I reckon it took us an hour and twenty minutes to get down from Point Lenana. As soon as we got back, Moses went straight into breakfast-making mode (what a guy!) while I staggered into my dorm and tried to sort my stuff out. Breakfast was some sort of millet-based porridge which was great with plenty of sugar, followed by sausages, omelettes and pancakes. As well as being an excellent guide, that man was an amazing cook.
Over breakfast, I chatted to one of the Irish girls, who’d decided after about an hour’s walking that she wasn’t going to make it to the top, so she came straight back down to Shipton’s and went back to bed. Probably a wise choice in the circumstances.
After breakfast, Moses announced that as he’d now ran out of food he could carry some of my kit in his backpack. Just when I thought he couldn’t have gone up any higher in my estimation!
We set off at nine. Most people who trek Mount Kenya tend to take two days over the descent; I’d opted for one – from Point Lenana at sunrise, I’d be spending the evening in a Nanyuki bar with a well-earned bottle of Tusker beer. The trek from Shipton’s down to Old Moses took us just over three hours, and the pace killed off any lingering post-summit elation I still had. Nevertheless, I took great delight in telling anyone who I met going the other way that I’d stood on Point Lenana at sunrise that morning. One group of English students I encountered looked absolutely shattered, even though by the time I encountered them they were less than an hour out of Old Moses, and they had porters.
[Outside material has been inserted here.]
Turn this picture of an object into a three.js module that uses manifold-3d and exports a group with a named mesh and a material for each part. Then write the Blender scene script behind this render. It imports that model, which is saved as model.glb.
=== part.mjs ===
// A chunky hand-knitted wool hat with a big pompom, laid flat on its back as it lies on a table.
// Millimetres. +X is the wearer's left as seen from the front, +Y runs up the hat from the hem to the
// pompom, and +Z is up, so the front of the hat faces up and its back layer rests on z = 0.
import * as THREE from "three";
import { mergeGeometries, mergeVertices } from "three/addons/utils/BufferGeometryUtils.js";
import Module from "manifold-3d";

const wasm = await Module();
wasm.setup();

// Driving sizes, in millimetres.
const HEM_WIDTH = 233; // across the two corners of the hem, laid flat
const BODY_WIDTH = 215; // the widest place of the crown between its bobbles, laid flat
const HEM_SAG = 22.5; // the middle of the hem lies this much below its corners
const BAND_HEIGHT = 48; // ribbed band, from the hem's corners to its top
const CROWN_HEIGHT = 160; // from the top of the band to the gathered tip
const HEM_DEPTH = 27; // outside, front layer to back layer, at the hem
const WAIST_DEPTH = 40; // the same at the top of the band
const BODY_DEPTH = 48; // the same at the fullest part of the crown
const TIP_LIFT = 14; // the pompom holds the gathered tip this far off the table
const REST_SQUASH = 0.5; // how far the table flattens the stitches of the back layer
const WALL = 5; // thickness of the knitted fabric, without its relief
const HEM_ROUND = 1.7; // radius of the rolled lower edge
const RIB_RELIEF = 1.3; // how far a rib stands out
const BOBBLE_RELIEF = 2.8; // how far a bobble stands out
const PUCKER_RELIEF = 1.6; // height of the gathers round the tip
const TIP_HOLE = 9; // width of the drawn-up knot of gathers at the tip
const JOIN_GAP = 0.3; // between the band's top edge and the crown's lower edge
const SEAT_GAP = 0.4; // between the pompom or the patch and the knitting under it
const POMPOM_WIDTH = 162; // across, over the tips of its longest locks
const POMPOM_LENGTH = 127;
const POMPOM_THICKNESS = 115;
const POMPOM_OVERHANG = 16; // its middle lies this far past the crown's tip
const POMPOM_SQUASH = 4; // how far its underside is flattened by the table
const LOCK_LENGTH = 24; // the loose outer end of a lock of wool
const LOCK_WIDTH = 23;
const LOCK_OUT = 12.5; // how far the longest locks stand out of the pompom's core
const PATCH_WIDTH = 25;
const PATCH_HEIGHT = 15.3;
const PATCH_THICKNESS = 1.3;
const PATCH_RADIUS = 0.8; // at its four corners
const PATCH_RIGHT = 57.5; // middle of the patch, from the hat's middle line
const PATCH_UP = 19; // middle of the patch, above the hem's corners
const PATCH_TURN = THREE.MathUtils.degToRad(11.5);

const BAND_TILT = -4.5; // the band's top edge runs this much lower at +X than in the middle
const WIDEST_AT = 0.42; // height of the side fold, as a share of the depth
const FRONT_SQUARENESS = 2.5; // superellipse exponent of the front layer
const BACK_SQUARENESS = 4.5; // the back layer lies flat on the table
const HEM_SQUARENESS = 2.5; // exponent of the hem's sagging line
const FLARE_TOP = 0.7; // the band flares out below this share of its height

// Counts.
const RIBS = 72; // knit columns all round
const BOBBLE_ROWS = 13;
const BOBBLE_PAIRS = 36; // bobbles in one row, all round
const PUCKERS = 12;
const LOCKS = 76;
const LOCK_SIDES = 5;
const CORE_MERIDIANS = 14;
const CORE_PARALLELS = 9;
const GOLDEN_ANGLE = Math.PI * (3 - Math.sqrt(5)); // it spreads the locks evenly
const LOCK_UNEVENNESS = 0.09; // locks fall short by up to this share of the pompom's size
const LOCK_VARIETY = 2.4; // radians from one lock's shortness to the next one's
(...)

After lunch at Old Moses – I could’ve sworn Moses had told me he’d cooked all the food, so he’d obviously left enough behind to rustle up a vegetable omelette for our return journey – the walk back down to the park gates was fairly straightforward. I’d caught my breath back from the fast descent from Shipton’s, and after being fed and rested I flet good. Moses, by the way, seemed utterly unaffected by both altitude and pace – but then, he did this for a living.
The final part of our walk became a bit of a nature trail. We saw loads of baboons, who seemed disturbed by some sort of predator lurking in the trees – Moses reckoned that there was probably a leopard nearby – along with several colubus monkeys and a blue duiker. There was also plenty of evidence of buffalo (hoof-prints), elephants (piles of poo) and spotted hyenas (more poo; hyena poo is easily identifiable because it’s white, from the bones of whatever animal they’ve eaten). Moses, who’d already admitted earlier in the trek to being an addict of wildlife documentaries, was a walking encyclopaedia as far as African animals and birds are concerned. Factor in his cooking skills and his expertise on the mountain, and I think that I’m not exaggerating when I say that I had the perfect guide for my Mount Kenya trek. Not bad considering that I met him on a street corner while he was touting for business!
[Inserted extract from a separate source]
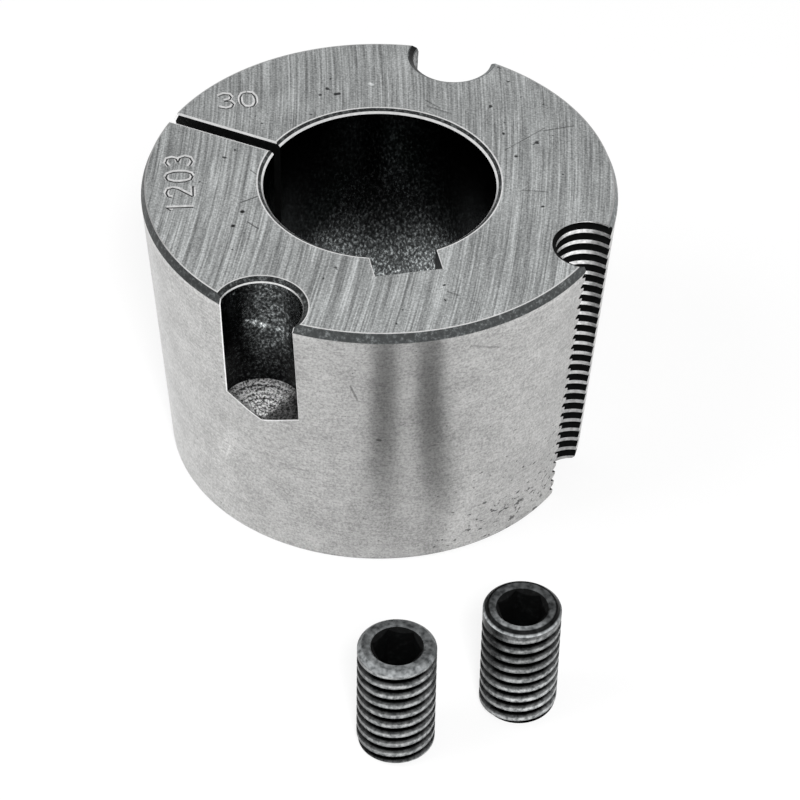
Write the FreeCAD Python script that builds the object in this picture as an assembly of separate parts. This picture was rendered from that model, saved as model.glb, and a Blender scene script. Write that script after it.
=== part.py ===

We made it back to the park gates at four; I reckoned that, taking stoppages into account, I’d walked for nine hours that day, a fair amount of which had been at altitude.
Back in Nanyuki, I got my stuff back from the Montana Trekks office and checked into a room in the Jambo House Hotel where said office was located – on the grounds that I didn’t feel like lugging all my stuff any great distance. Even taking it all up two flights of stairs was a challenge in the circumstances though. After finalising the paperwork at the office – saying very nice things about them in their visitors’ book, generously tipping Moses and ordering my certificate (to be collected the next morning, I did what everyone had been talking about doing the previous evening. Still clad in my sweat-streaked walking-clothes, without even removing my boots in fact, and smelling like I hadn’t washed properly for a few days (because I hadn’t), I headed straight for the hotel bar and ordered an ice-cold bottle of Tusker. Beer has rarely tasted so good.